Osman Pamukoğlu is a Turkish retired general known for leading operations against the PKK in southeastern Turkey and Iraq and advocating the depopulation of Kurdish-majority rural areas as part of a counterinsurgency strategy. After his retirement from active duty, he entered politics as a right-wing nationalist, founding the Rights and Equality Party and advocating "a ruthless military solution to the ongoing socio-political problems".

== Military career ==
Pamukoğlu was born in 1947 in the Gerze district of Sinop. He started military school at the age of 11. He studied at Selimiye Military Middle School, Kuleli Military High School, the Turkish Military Academy, the Tuzla Infantry School Command, the Army War Institute, the Joint War College, and the National Security Academy. He served as an infantry officer for 10 years and a staff officer for 16 years in field command and headquarters officer positions. Between 1990 and 1992, he served as commander of the 42nd Infantry Regiment in Edirne, between 1993 and 1995 as commander of the Mountain and Commando Brigade in Hakkâri, and between 1998 and 2000 as commander of the 28th Mechanised Infantry Division in Northern Cyprus, and the Tuzla Infantry School Command in Istanbul between 2000 and 2001.

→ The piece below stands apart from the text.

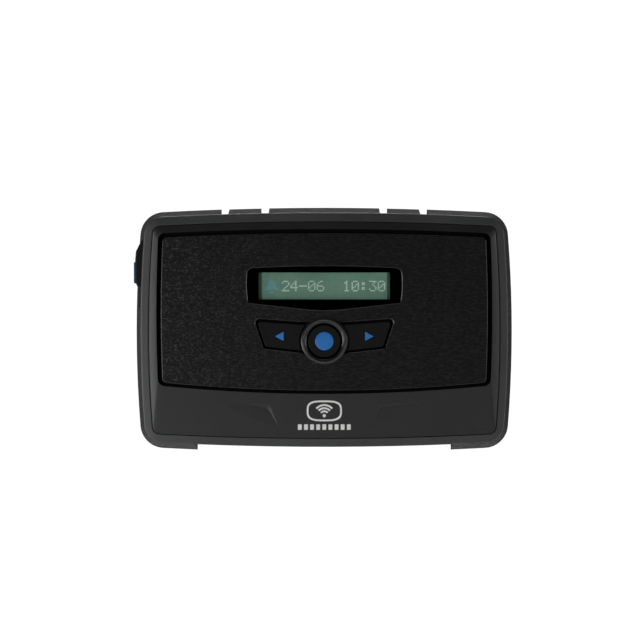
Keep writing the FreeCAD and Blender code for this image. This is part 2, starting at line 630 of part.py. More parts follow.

He was promoted to brigadier general in 1993 and rose to the rank of major general in 1997. Pamukoğlu retired from the rank of major general in 2002, having served a total of 43 years in the Turkish Armed Forces. Pamukoğlu has been awarded the Gold Medal of Distinguished Courage and Self-Sacrifice, the Medal of Distinguished Courage and Self-Sacrifice twice, and the Medal of Excellence in Unit Training five times. Pamukoğlu is the only person in the Turkish Army to have received five Medals of Excellence in Unit Training. He retired from military service at the age of 55.

=== Battles against PKK ===

In 2007, Serdar Akınan's documentary Kan Uykusu, which examined the Turkish-PKK conflict during his years of service, focused on his efforts fighting against the PKK.

21 of the cross-border operations conducted against the PKK were carried out by Pamukoğlu. Pamukoğlu claims that most of these 21 cross-border operations were unauthorised and that permission was only obtained from Ankara on one occasion. He also claimed that prior to the operation for which permission was obtained, certain officials in Ankara had contacted Barzani, who then informed his units.

== Political career ==

Pamukoğlu stepped down from party leadership on 1 March 2015, effectively marking the end of his active political involvement.